Somewhere along the way my dad showed me a photo from Time magazine. The black and white photo showed the opening to a cave with a crowded collection of American Military members standing inside. Prominently near the front there was one face that was circled. This was my Uncle Oland. NO ONE smiled in this picture, because these were Japanese Prisoners of War who had been tortured and marched to this point. This was photo evidence of the 65-mile Bataan Death March.
At the time when this photo was taken though, back home in Missouri people had stopped receiving letters from my Uncle Oland and had presumed him MIA (missing in action). So my Uncle Richard (dad's second oldest brother) did the only thing he COULD do. He joined the Navy too!
And while it seems crazy that Richard would join the Navy to try to *find* his brother (or find out what happened to him),.... I could not make this story up if I tried. My Uncle Richard succeeded. He 'found' his brother.
Somewhere along the line Richard found himself sitting in a military theater as they played black and white film footage showing servicemen in action around the world. We didn't have CNN then. There was no social media. The way people were 'updated' about what was happening in the war was by crowding into theaters and watching rough reel to reel footage. And as Richard looked up at the screen, his brother Oland flashed in front of him... Right there standing at the mouth of that cave in the Philippines. It was QUICK... That shot. But it was HIM.
Richard went up to the projection booth and was able to convince the projectionist to give him a cut from the film where that scene appeared. But the photos from that same moment in history had already went around the world with Time Magazine. Family now knew why Oland had stopped writing, but they never received the final chapter to his story.
It is presumed Oland lived long enough to go onto a ship headed for Japan, but sunk later by torpedoes. Like teens of thousands of Veterans, underneath Oland's headstone, there is no buried body because one was never recovered. Oland will always be memorialized as a documented POW with an unknown ending.
And as we pause on Memorial Day to remember him, I can't help but also think of Richard and my Grandpa.. their dad. Because losing Oland in the War had ripple effects that affected ALL of his brothers, including my dad.
While proud of Oland's military service and clutching his Gold Star pin, my grandpa also rapidly poured himself into alcoholism. My dad never really knew a sober version of his father, and he died from a stroke while my dad was still very young.

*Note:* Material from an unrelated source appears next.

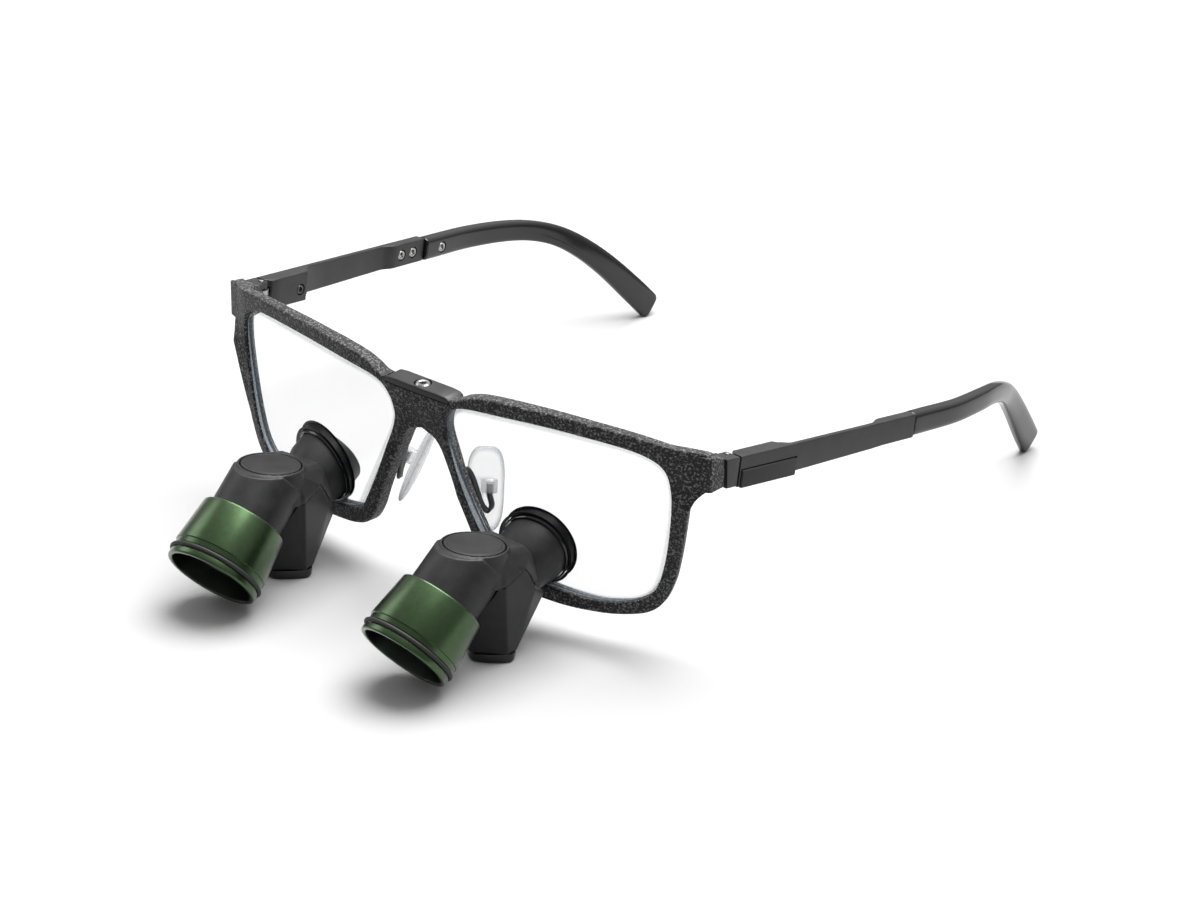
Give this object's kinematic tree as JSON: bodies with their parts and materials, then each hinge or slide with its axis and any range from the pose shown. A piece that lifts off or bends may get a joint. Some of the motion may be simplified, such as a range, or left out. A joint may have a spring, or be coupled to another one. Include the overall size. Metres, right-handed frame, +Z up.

War is so much bigger than battleships and battlefields. It affects a thousand things back home. And every loss is multiplied. I assure you that Memorial Day is about more than just the specifically numbered dead. It's also about the numbers of families who had to move on with whatever version of events they were handed. Maybe some Memorial Day stories truly are heroic. I think it's more likely though that most Memorial Day recognition is given to Veteran stories that were not cut and dry. Whether it's Pat Tillman or my Uncle Oland, families sort through and we find something heroic to embrace in the complicated mess that is War. Because this is how we process and move on.